Wills, Trusts & Probate
Good planning is key to ensuring the protection and smooth transition of assets and wealth from one generation to the next. Our private client solicitors specialise in the preparation of Wills, inheritance tax planning and the creation of trusts.
Harrison Drury’s Wills, trusts and probate team is one of the largest in the North West and act for both individuals and their families.
From wealth and trust planning to dealing with a bereavement, our highly experienced and solicitors will work with you to deal with the administration of the estate, protect your assets and ensure your property and possessions pass to those who you wish to benefit from them.
We assist individuals with the drafting of their Wills and inheritance tax issues in a wide range of circumstances, including business owners, landed estates, individuals with large estates, those with significant financial and property assets and others looking to protect the future financial security of their loved ones.

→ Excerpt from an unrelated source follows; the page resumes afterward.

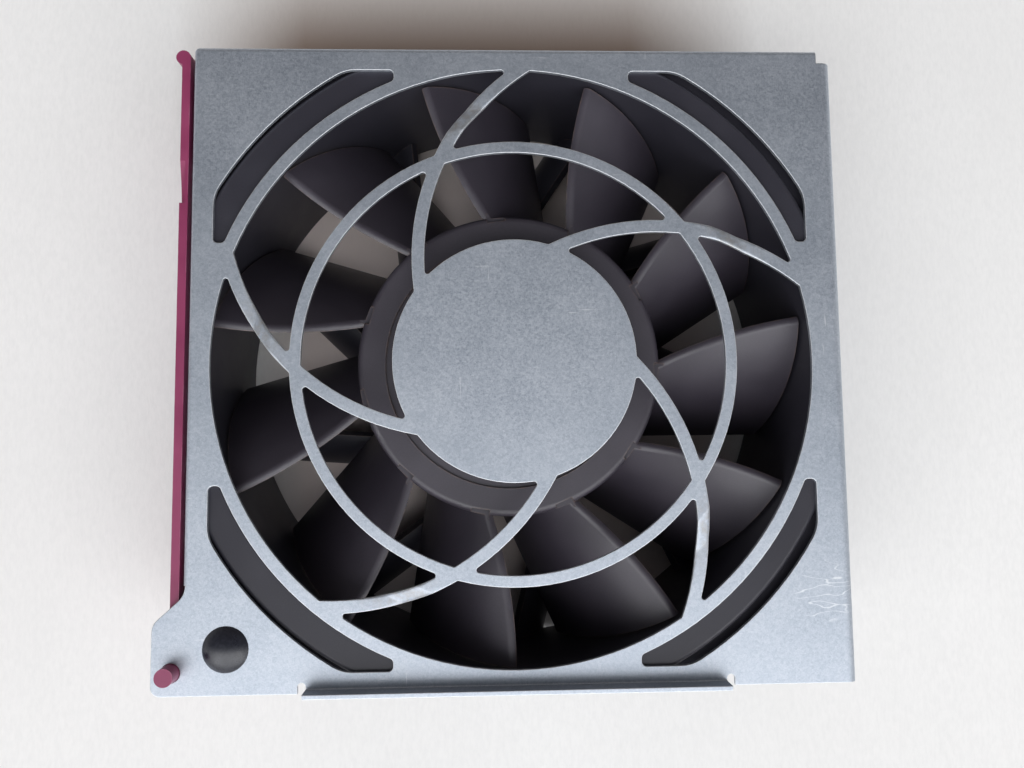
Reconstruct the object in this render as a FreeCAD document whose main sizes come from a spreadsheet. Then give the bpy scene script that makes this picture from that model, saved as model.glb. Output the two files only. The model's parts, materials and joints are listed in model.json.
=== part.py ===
import FreeCAD, Part
import math
import os

import Sketcher
from FreeCAD import Placement, Rotation, Vector

# Hot-plug server fan module: an axial fan in a folded sheet-metal case with a spiral finger guard
# and a pull lever. Millimetres. The origin is on the fan's axis, at the rear face of the fan frame;
# +Z points out of the air inlet, +X to the connector side and +Y away from the lever's pivot.

DRIVING_SIZES = [
    # folded case
    ("sheet_gauge", 0.8, "thickness of the case's steel sheet"),
    ("bend_inside", 0.2, "inside radius of the left and top bends"),
    ("right_bend_inside", 1.2, "inside radius of the right bend"),
    ("side_clearance", 0.2, "play between the fan frame and the left wall"),
    ("top_space", 1.25, "space between the fan frame and the top wall"),
    ("right_space", 4.0, "space between the fan frame and the right wall"),
    ("bottom_overhang", 1.2, "front plate past the fan frame at its bottom edge"),
    ("corner_relief", 2.6, "relief between the top and right walls"),
    ("relief_across", 3.0, "top wall's end from the right wall's outer face"),
    ("wall_foot", 18.5, "end of the left wall above the frame's bottom edge"),
    ("clip_reach", 7.5, "how far the rear clips reach over the frame"),
    ("clip_width", 12.0, "width of a rear clip"),
    ("clip_inset", 18.5, "rear clip's centre from the frame's edge"),
    ("lip_length", 77.5, "length of the turned-up bottom lip"),
    ("lip_height", 3.6, "lip above the plate"),
    ("lip_notch", 1.5, "width of the relief notch at each end of the lip"),
    ("lip_notch_depth", 2.0, "depth of that notch"),
    # finger guard
    ("guard_offset", 0.8, "guard's centre to the right of the fan's axis"),
    ("opening_inset", 2.3, "edge of the plate's air opening inside the frame's width"),
    ("ring_radius", 40.95, "guard ring, at its middle"),
    ("ring_width", 2.1, "width of the guard ring"),
    ("disc_radius", 22.95, "guard's centre disc"),
    ("guard_rise", 1.9, "how far ring and disc stand proud of the plate"),
    ("step_inner", 45.5, "inner radius of the step in each arm"),
    ("step_outer", 49.5, "outer radius of the step in each arm"),
    ("arm_count", 5, "spiral arms"),
    ("arm_width", 2.35, "width of an arm"),
    ("arm_bow", 45.74, "radius of an arm's arc"),
    ("arm_centre", 33.83, "distance of that arc's centre from the guard's centre"),
    ("arm_phase", 35.3, "direction of the first arc's centre, degrees"),
    ("window_round", 0.55, "corner radius of the guard's windows"),
    ("slot_gap", 2.3, "plate left between the air opening and a corner slot"),
    ("slot_margin", 2.45, "straight sides of the corner slots inside the frame's width"),
    ("slot_bulge", 8.45, "outer arc of a corner slot beyond the line of its straight sides"),
    ("slot_end", 2.13, "width of a corner slot at its tips"),
    ("slot_shoulder", 7.5, "radius between a slot's straight side and its outer arc"),
    # lever and its tabs
    ("pivot_out", 1.8, "lever pivot outside the left wall"),
    ("pivot_up", 3.0, "lever pivot above the frame's bottom edge"),
    ("tab_margin", 3.55, "tab's edge beyond the pivot"),
    ("slope_head", 0.5, "head of the tab's sloping edge inside the left wall's face"),
    ("slope_low", 11.6, "foot of the tab's sloping edge above the frame's bottom edge"),
    ("slope_high", 16.8, "head of the tab's sloping edge above the frame's bottom edge"),
    ("rear_tab_level", 3.5, "top face of the rear tab above the frame's rear face"),
    ("pin_radius", 1.65, "lever's moulded pins"),
    ("pin_play", 0.1, "radial play of a pin in its tab"),
    ("pin_stand", 3.4, "front pin proud of the plate"),
    ("lever_play", 0.3, "play between the lever and each tab"),
    ("lever_gauge", 1.6, "thickness of the lever's web"),
    ("lever_gap", 0.95, "gap between the lever and the left wall"),
    ("lever_over", 0.4, "centre of the lever's bead past the frame's top edge"),
    ("bead_radius", 1.4, "bead along the lever's free edge"),
    ("barrel_radius", 2.45, "barrel round the lever's pivot"),
    ("grip_rail", 7.5, "width of the lever's two side rails"),
    ("grip_low", 23.5, "foot of the finger window above the frame's bottom edge"),
    ("grip_high", 17.5, "head of the finger window below the frame's top edge"),
    # fan frame
    ("fan_width", 119.0, "outer width of the fan frame"),
    ("fan_depth", 38.0, "depth of the fan frame"),
    ("hole_inset", 7.0, "corner holes from the frame's edges"),
    ("hole_radius", 2.25, "radius of the rear ears' holes"),
    ("rivet_hole", 2.5, "radius of the front ears' holes"),
    ("duct_inset", 1.1, "duct's inside face from the frame's edges"),
    ("duct_wall", 0.95, "wall of the duct"),
    ("flange_reach", 5.3, "inlet flange's radius beyond half the frame's width"),
    ("flange_depth", 2.6, "depth of the inlet flange"),
    ("inlet_round", 0.9, "rounding of the duct's inlet edge"),
    ("ear_recess", 2.0, "front ears behind the inlet flange"),
    ("ear_depth", 3.5, "thickness of a corner ear"),
    ("ear_round", 4.0, "corner radius of the ears"),
    ("base_radius", 29.8, "motor base"),
    ("base_floor", 2.0, "floor of the motor base"),
    ("base_rim", 6.8, "height of the motor base's rim"),
    ("base_wall", 1.5, "wall of that rim"),
    ("post_wall", 1.4, "wall of the post that carries the motor"),
    ("post_height", 21.0, "top of that post"),
    ("vane_count", 9, "outlet guide vanes"),
    ("vane_offset", 22.0, "rear edge of a vane from the line through the axis"),
    ("vane_sweep", 6.5, "how far a vane leans"),
    ("vane_depth", 7.8, "axial depth of a vane"),
    ("vane_width", 1.8, "thickness of a vane"),
    ("vane_phase", 136.0, "direction of the first vane, degrees"),
    # impeller
    ("blade_count", 11, "blades"),
    ("tip_clearance", 0.5, "blade tip to duct"),
    ("hub_radius", 29.8, "outside radius of the hub"),
    ("hub_front", 32.8, "front face of the hub"),
    ("hub_rear", 7.8, "rear rim of the hub"),
    ("hub_wall", 1.5, "wall of the hub"),
    ("hub_round", 1.3, "rounding of the hub's front edge"),
    ("hub_dish", 24.3, "radius of the shallow dish in the hub's face"),
    ("hub_dish_depth", 0.5, "depth of that dish"),
    ("nick_length", 3.6, "nick in the hub's front edge at each blade, along the edge"),
    ("nick_depth", 1.1, "depth of that nick"),
    ("blade_front_root", 31.0, "level of the leading edge at the root plane"),
    ("blade_front_middle", 32.8, "level of the leading edge at the middle plane"),
    ("blade_front_tip", 34.3, "level of the leading edge at the tip plane"),
    ("blade_rear", 8.9, "trailing edge of the blades"),
    ("blade_lead_root", -2.27, "leading edge at the root plane, across the blade's line"),
    ("blade_lead_middle", 5.15, "leading edge at the middle plane, across the blade's line"),
    ("blade_lead_tip", 8.27, "leading edge at the tip plane, across the blade's line"),
    ("blade_trail", 12.95, "trailing edge behind the blade's line"),
    ("blade_bow", 44.0, "radius of a blade's camber"),
    ("blade_width", 1.9, "thickness of a blade along the rotation"),
    # motor
    ("seat_play", 0.02, "radial play of seated round parts"),
    ("yoke_wall", 1.2, "wall of the steel yoke"),
    ("yoke_rear", 8.7, "rear rim of the yoke"),
    ("magnet_wall", 2.5, "wall of the magnet ring"),
    ("magnet_height", 18.0, "height of the magnet ring"),
    ("air_gap", 0.5, "gap between the magnet and the stator"),
    ("shaft_radius", 2.0, "shaft"),
    ("shaft_rear", 2.6, "rear end of the shaft"),
    ("bush_radius", 4.0, "bush that joins the shaft to the yoke"),
    ("bush_flange", 6.0, "flange of that bush"),
    ("bush_length", 6.0, "length of that bush"),
    ("bearing_outer", 5.5, "outside radius of a bearing"),
    ("bearing_height", 4.0, "height of a bearing"),
    ("race_wall", 0.95, "wall of a bearing ring"),
    ("ball_radius", 1.0, "bearing balls"),
    ("ball_count", 7, "balls in a bearing"),
    ("ball_play", 0.04, "play between a ball and its races"),
    ("rear_bearing", 5.2, "rear face of the rear bearing"),
    ("front_bearing", 18.2, "rear face of the front bearing"),
    ("sleeve_wall", 1.5, "wall of the brass bearing sleeve"),
    ("sleeve_rear", 3.4, "rear end of that sleeve"),
    ("sleeve_front", 22.6, "front end of that sleeve"),
    ("sleeve_step", 0.6, "shoulder that keeps the bearings apart"),
    ("core_rear", 11.2, "rear face of the stator core"),
    ("core_height", 10.0, "height of the lamination stack"),
    ("core_ring", 3.6, "ring of the core round the post"),
    ("tooth_count", 6, "stator teeth"),
    ("tooth_width", 5.0, "width of a tooth"),
    ("tooth_tip", 1.7, "depth of a tooth's pole shoe"),
    ("shoe_half_angle", 24.0, "half the angle that a pole shoe spans"),
    ("insulator_gauge", 1.2, "thickness of an insulator"),
    ("insulator_margin", 0.5, "insulator beyond the core's teeth"),
    ("coil_build", 1.9, "depth of a winding"),
    ("coil_length", 7.6, "length of a winding along its tooth"),
    ("board_radius", 27.4, "circuit board"),
    ("board_gauge", 1.2, "thickness of the circuit board"),
    ("board_level", 5.6, "rear face of the circuit board"),
    ("board_bore", 10.0, "bore of the circuit board"),
    # connector and fasteners
    ("socket_across", 21.0, "connector housing along Y"),
    ("socket_tall", 9.0, "connector housing along Z"),
    ("socket_deep", 9.0, "connector housing along X"),
    ("socket_inset", 13.0, "connector's centre from the frame's top edge"),
    ("socket_level", 16.0, "connector's middle above the frame's rear face"),
    ("socket_play", 0.25, "play round the connector in its window"),
    ("contact_count", 6, "contacts"),
    ("contact_pitch", 2.54, "pitch of the contacts"),
    ("contact_size", 1.0, "width of a contact"),
    ("rivet_head", 4.2, "radius of the rivet's head"),
    ("rivet_dome", 1.7, "height of the rivet's head"),
    ("rivet_play", 0.1, "play of the rivet's shank"),
]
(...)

Our Wills, tax, trusts, probate and estate planning solicitors can help you with:
- Writing and updating a Will, including complex Wills.
- Work with you and your family to put an inheritance tax plan into place.
- Prevent your family from paying unnecessary inheritance tax at the time of your death by making best use of trusts.
- Reduce the risk of claims from people you do not want to benefit from your estate.
- Help you to protect your financial and property assets.
- Draft, set up and manage all types of trusts.
- Look after children under 18 by setting up Wills and trusts.
- Nominate guardians and make financial provision for children under 16.
- Help children, spouses, ex-spouses and other dependents on death by bringing or defending family provision claims.
- Protect elderly relatives and other vulnerable family members through the Court of Protection.
- Appoint executors and trustees to look after your estate.
- Deal with the administration of a large and complex estate.
- Put a Lasting Power of Attorney in place to appoint someone to manage your financial affairs.
- Put a Lasting Power of Attorney in place to appoint someone to look after your business.
- Put a Lasting Power of Attorney in place to appoint someone to make decisions regarding your health and welfare.
- Putting a Lasting Power of Attorney in place to appoint someone to look after your business.
- Contest a Will where reasonable provision has not been made.
Frequently Asked Questions
Probate is the act of dealing with a person’s assets after they have died. We can advise on all aspects of this process, from obtaining the grant of probate, to full administration of the estate and setting up and administering any continuing trusts.
Our expert solicitors have experience in dealing with estates involving complex assets, such as a business or agricultural property, or where there are other complicating factors, such as when assets are held overseas.
Harrison Drury’s contentious Wills and probate solicitors can advise those looking to contest a will on the grounds that insufficient provision has been made for them, or those on the receiving end of a claim. Our expertise also includes challenging the validity of Wills in a range of other scenarios, such as loss of capacity, financial misfeasance, fraud and forgery. We can obtain freezing injunctions, and other types of urgent court relief. We also act for children and vulnerable adults where we have replaced executors and trustees acting unlawfully.
People will often want to give another person authority to make a decision on their behalf should they ever lose the mental capacity to make decisions for themselves. A power of attorney is a legal document allowing them to do so.
There are two distinct types of Lasting Power of Attorney, one for property and financial affairs and one for health and welfare. We prepare both types and act as certificate provider, as well as arranging the registration of a Lasting Powers of Attorney with the
Office of the Public Guardian. In exceptional circumstances Directors in the firm may act as attorneys for property and financial affairs.
The Court of Protection exists to safeguard vulnerable people who lack the mental capacity to make decisions for themselves. These decisions may relate to the person’s finances or their health and welfare.
At Harrison Drury, we act in matters that come before the court, including making statutory Wills on someone else’s behalf and making an application for a court-appointed deputy.
Harrison Drury has experience in advising high-net-worth individuals on the writing of complex Wills, particularly where trusts are used to mitigate inheritance tax.
Our complex Wills team also advises on the use of discretionary trusts where the person making the Will doesn’t want the beneficiaries to inherit immediately, perhaps where they are too young. We also advise on the use of trusts for other family situations, perhaps where there has been a second marriage and there are children from the first relationship, where assets are held in different jurisdictions, or with issues relating to the domicile status of the person making the will.
For wealthier people, a Will isn’t solely about ensuring the right people benefit from their estate when they die. Often there will be a range of other objectives, such as protecting their estate from having to pay for such things as local authority care home fees, divorce costs, or other unforeseen actions of beneficiaries.
All of these goals can be achieved by including carefully drafted trust provisions in the Will and arranging for the appointment of suitable people to hold the estate as trustees. As well as advising on the trust provisions, our expert lawyers can also assist with the general administration of trusts and with ten-year anniversary charges, tax returns and trust accounts.